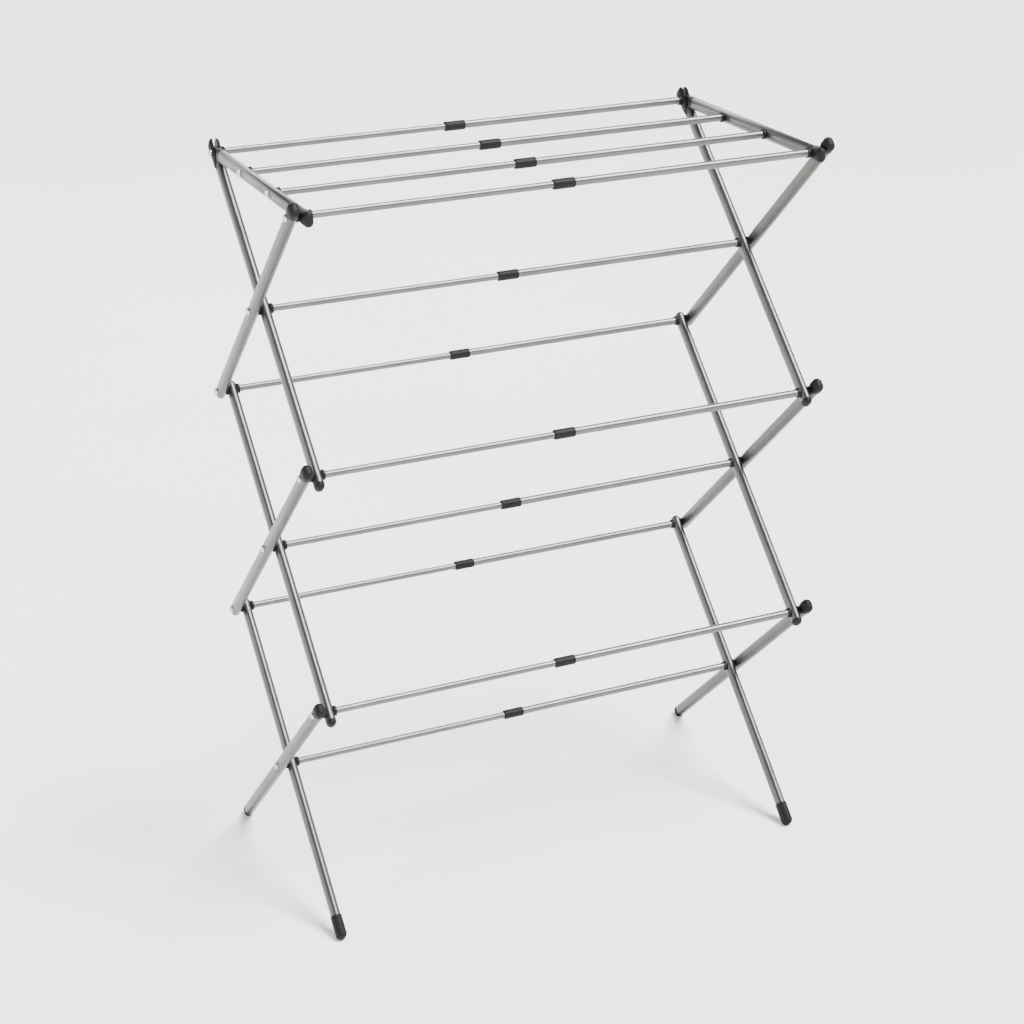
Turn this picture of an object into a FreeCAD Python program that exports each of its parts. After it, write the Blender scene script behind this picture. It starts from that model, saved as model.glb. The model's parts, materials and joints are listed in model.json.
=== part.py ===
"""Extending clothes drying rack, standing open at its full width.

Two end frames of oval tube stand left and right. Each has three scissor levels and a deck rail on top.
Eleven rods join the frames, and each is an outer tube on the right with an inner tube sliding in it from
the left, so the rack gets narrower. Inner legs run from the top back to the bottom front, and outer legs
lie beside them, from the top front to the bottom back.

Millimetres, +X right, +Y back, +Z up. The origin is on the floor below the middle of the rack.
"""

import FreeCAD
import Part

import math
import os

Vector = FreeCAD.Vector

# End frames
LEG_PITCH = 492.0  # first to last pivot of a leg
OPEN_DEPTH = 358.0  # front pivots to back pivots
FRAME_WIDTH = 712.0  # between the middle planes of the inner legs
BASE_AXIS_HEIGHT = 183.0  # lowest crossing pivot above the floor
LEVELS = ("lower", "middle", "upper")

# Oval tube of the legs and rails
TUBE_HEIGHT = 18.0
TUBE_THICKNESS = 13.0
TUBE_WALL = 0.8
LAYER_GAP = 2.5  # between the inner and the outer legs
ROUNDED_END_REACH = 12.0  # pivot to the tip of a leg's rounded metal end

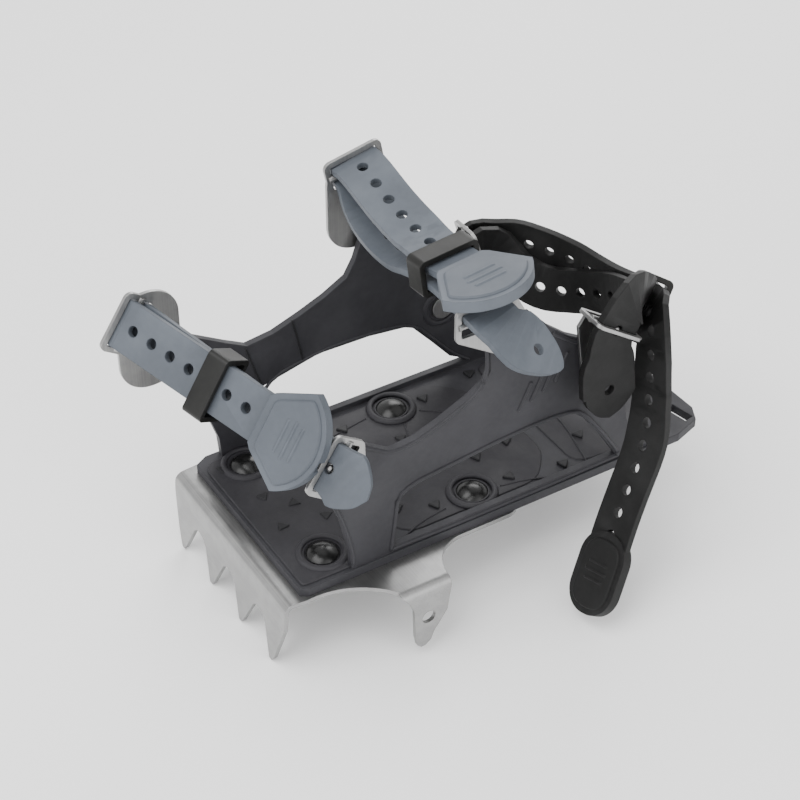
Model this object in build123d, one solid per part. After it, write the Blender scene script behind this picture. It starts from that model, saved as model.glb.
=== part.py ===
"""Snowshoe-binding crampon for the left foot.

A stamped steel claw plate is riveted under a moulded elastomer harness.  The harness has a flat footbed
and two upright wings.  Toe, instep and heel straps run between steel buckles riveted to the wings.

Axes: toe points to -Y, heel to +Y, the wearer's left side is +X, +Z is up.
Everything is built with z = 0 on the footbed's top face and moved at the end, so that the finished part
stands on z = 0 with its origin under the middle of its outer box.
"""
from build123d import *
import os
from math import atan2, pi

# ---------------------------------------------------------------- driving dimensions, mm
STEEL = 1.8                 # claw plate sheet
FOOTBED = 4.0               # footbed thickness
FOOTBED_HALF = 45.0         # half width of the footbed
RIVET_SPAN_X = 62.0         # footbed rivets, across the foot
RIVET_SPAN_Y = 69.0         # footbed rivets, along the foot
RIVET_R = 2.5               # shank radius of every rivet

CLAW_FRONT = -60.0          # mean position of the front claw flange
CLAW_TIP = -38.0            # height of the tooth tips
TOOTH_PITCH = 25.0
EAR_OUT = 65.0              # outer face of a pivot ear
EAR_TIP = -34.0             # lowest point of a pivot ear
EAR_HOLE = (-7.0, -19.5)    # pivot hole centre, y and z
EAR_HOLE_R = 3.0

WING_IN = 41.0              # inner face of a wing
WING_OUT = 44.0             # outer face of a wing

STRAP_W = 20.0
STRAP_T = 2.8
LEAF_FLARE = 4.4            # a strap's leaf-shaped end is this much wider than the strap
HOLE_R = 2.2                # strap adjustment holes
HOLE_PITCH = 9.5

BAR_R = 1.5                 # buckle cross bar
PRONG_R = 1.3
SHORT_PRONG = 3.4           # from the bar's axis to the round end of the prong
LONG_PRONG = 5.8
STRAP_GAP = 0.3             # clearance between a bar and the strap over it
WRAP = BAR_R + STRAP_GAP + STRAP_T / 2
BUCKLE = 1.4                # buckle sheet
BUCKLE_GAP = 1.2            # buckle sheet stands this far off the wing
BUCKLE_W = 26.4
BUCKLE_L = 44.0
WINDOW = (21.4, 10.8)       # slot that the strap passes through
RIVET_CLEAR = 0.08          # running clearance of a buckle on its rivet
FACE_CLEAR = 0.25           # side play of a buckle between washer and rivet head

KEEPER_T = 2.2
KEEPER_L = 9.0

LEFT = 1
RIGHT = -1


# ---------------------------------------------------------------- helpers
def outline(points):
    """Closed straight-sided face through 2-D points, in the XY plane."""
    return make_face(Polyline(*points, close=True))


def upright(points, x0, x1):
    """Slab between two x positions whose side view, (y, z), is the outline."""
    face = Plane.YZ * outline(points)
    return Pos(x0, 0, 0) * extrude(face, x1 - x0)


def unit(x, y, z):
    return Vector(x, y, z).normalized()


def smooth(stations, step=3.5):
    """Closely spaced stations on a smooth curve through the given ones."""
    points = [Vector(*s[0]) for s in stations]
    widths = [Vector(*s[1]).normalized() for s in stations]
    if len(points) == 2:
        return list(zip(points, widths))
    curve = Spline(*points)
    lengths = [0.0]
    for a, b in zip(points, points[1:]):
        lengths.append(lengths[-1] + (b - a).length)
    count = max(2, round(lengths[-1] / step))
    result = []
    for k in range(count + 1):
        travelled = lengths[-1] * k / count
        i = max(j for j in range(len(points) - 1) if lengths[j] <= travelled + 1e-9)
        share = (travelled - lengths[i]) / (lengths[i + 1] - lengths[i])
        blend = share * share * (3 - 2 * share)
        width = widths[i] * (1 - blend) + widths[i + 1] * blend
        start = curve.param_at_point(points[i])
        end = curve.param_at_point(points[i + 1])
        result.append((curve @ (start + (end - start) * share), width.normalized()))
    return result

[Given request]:
Give the entries once more, exactly as they appear.

[Response below]:
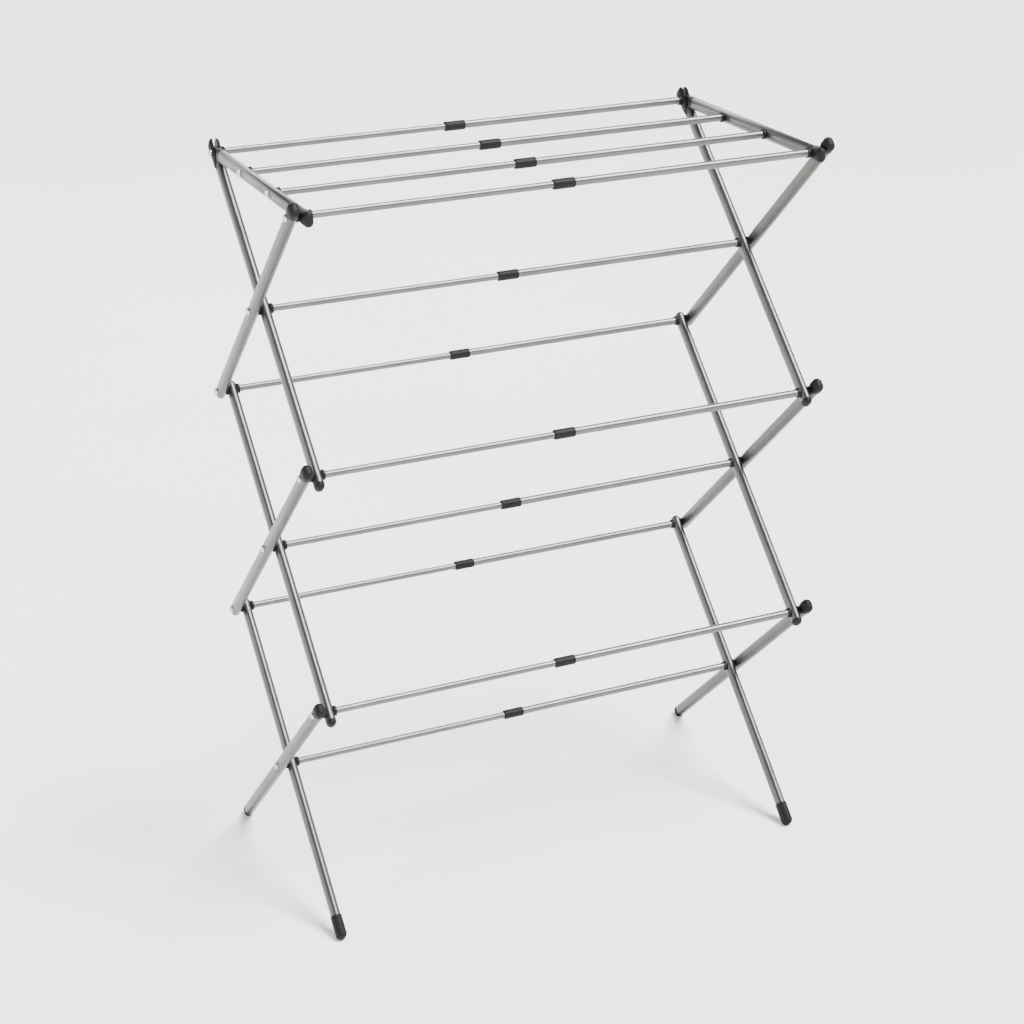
Turn this picture of an object into a FreeCAD Python program that exports each of its parts. After it, write the Blender scene script behind this picture. It starts from that model, saved as model.glb. The model's parts, materials and joints are listed in model.json.
=== part.py ===
"""Extending clothes drying rack, standing open at its full width.

Two end frames of oval tube stand left and right. Each has three scissor levels and a deck rail on top.
Eleven rods join the frames, and each is an outer tube on the right with an inner tube sliding in it from
the left, so the rack gets narrower. Inner legs run from the top back to the bottom front, and outer legs
lie beside them, from the top front to the bottom back.

Millimetres, +X right, +Y back, +Z up. The origin is on the floor below the middle of the rack.
"""

import FreeCAD
import Part

import math
import os

Vector = FreeCAD.Vector

# End frames
LEG_PITCH = 492.0  # first to last pivot of a leg
OPEN_DEPTH = 358.0  # front pivots to back pivots
FRAME_WIDTH = 712.0  # between the middle planes of the inner legs
BASE_AXIS_HEIGHT = 183.0  # lowest crossing pivot above the floor
LEVELS = ("lower", "middle", "upper")

# Oval tube of the legs and rails
TUBE_HEIGHT = 18.0
TUBE_THICKNESS = 13.0
TUBE_WALL = 0.8
LAYER_GAP = 2.5  # between the inner and the outer legs
ROUNDED_END_REACH = 12.0  # pivot to the tip of a leg's rounded metal end

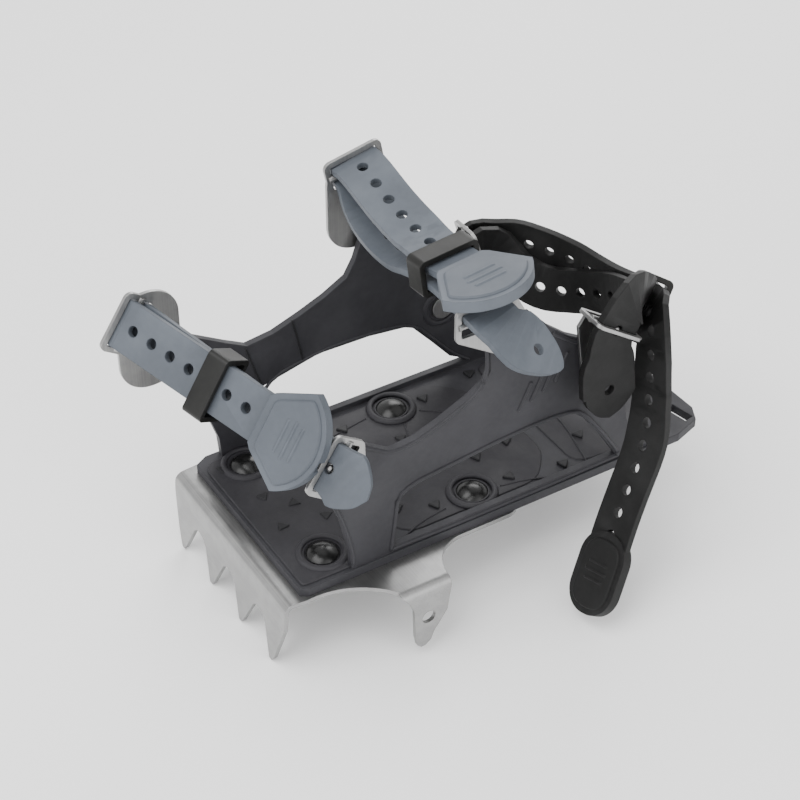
Model this object in build123d, one solid per part. After it, write the Blender scene script behind this picture. It starts from that model, saved as model.glb.
=== part.py ===
"""Snowshoe-binding crampon for the left foot.

A stamped steel claw plate is riveted under a moulded elastomer harness.  The harness has a flat footbed
and two upright wings.  Toe, instep and heel straps run between steel buckles riveted to the wings.

Axes: toe points to -Y, heel to +Y, the wearer's left side is +X, +Z is up.
Everything is built with z = 0 on the footbed's top face and moved at the end, so that the finished part
stands on z = 0 with its origin under the middle of its outer box.
"""
from build123d import *
import os
from math import atan2, pi

# ---------------------------------------------------------------- driving dimensions, mm
STEEL = 1.8                 # claw plate sheet
FOOTBED = 4.0               # footbed thickness
FOOTBED_HALF = 45.0         # half width of the footbed
RIVET_SPAN_X = 62.0         # footbed rivets, across the foot
RIVET_SPAN_Y = 69.0         # footbed rivets, along the foot
RIVET_R = 2.5               # shank radius of every rivet

CLAW_FRONT = -60.0          # mean position of the front claw flange
CLAW_TIP = -38.0            # height of the tooth tips
TOOTH_PITCH = 25.0
EAR_OUT = 65.0              # outer face of a pivot ear
EAR_TIP = -34.0             # lowest point of a pivot ear
EAR_HOLE = (-7.0, -19.5)    # pivot hole centre, y and z
EAR_HOLE_R = 3.0

WING_IN = 41.0              # inner face of a wing
WING_OUT = 44.0             # outer face of a wing

STRAP_W = 20.0
STRAP_T = 2.8
LEAF_FLARE = 4.4            # a strap's leaf-shaped end is this much wider than the strap
HOLE_R = 2.2                # strap adjustment holes
HOLE_PITCH = 9.5

BAR_R = 1.5                 # buckle cross bar
PRONG_R = 1.3
SHORT_PRONG = 3.4           # from the bar's axis to the round end of the prong
LONG_PRONG = 5.8
STRAP_GAP = 0.3             # clearance between a bar and the strap over it
WRAP = BAR_R + STRAP_GAP + STRAP_T / 2
BUCKLE = 1.4                # buckle sheet
BUCKLE_GAP = 1.2            # buckle sheet stands this far off the wing
BUCKLE_W = 26.4
BUCKLE_L = 44.0
WINDOW = (21.4, 10.8)       # slot that the strap passes through
RIVET_CLEAR = 0.08          # running clearance of a buckle on its rivet
FACE_CLEAR = 0.25           # side play of a buckle between washer and rivet head

KEEPER_T = 2.2
KEEPER_L = 9.0

LEFT = 1
RIGHT = -1


# ---------------------------------------------------------------- helpers
def outline(points):
    """Closed straight-sided face through 2-D points, in the XY plane."""
    return make_face(Polyline(*points, close=True))


def upright(points, x0, x1):
    """Slab between two x positions whose side view, (y, z), is the outline."""
    face = Plane.YZ * outline(points)
    return Pos(x0, 0, 0) * extrude(face, x1 - x0)


def unit(x, y, z):
    return Vector(x, y, z).normalized()


def smooth(stations, step=3.5):
    """Closely spaced stations on a smooth curve through the given ones."""
    points = [Vector(*s[0]) for s in stations]
    widths = [Vector(*s[1]).normalized() for s in stations]
    if len(points) == 2:
        return list(zip(points, widths))
    curve = Spline(*points)
    lengths = [0.0]
    for a, b in zip(points, points[1:]):
        lengths.append(lengths[-1] + (b - a).length)
    count = max(2, round(lengths[-1] / step))
    result = []
    for k in range(count + 1):
        travelled = lengths[-1] * k / count
        i = max(j for j in range(len(points) - 1) if lengths[j] <= travelled + 1e-9)
        share = (travelled - lengths[i]) / (lengths[i + 1] - lengths[i])
        blend = share * share * (3 - 2 * share)
        width = widths[i] * (1 - blend) + widths[i + 1] * blend
        start = curve.param_at_point(points[i])
        end = curve.param_at_point(points[i + 1])
        result.append((curve @ (start + (end - start) * share), width.normalized()))
    return result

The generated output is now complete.